>> start COLLECTED MATERIAL
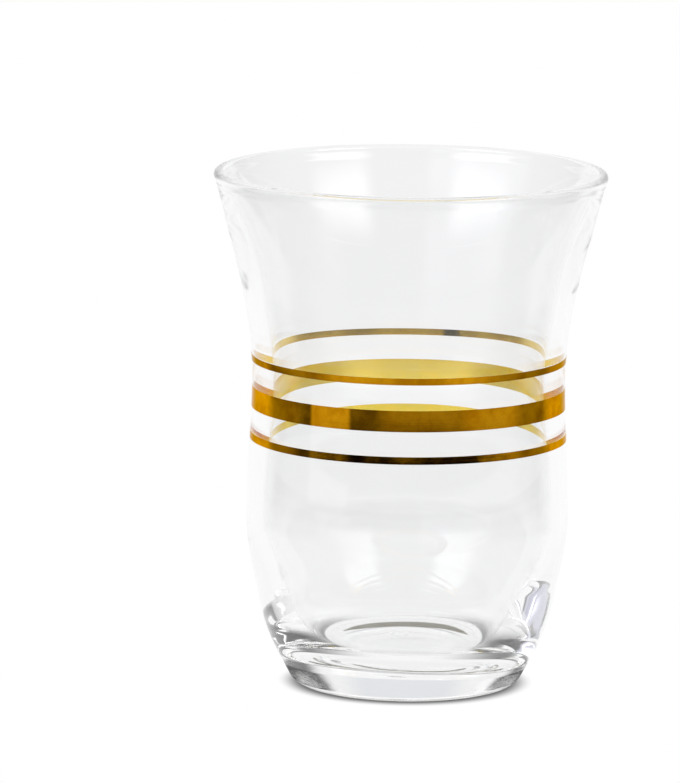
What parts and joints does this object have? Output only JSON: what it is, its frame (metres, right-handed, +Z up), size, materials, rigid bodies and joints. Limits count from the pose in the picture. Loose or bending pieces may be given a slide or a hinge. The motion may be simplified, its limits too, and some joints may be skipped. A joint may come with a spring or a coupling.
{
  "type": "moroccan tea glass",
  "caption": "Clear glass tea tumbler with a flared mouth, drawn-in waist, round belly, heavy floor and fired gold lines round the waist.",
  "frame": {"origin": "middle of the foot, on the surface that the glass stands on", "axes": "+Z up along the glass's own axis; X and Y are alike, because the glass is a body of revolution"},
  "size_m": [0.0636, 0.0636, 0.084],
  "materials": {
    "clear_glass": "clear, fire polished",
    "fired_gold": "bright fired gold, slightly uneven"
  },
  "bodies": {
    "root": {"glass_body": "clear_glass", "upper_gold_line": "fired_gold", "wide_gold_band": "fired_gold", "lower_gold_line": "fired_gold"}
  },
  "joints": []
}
>> end COLLECTED MATERIAL
State the count of lines in the data holding the word "materials", adding nothing to it.

PROBLEM SOLUTION:
2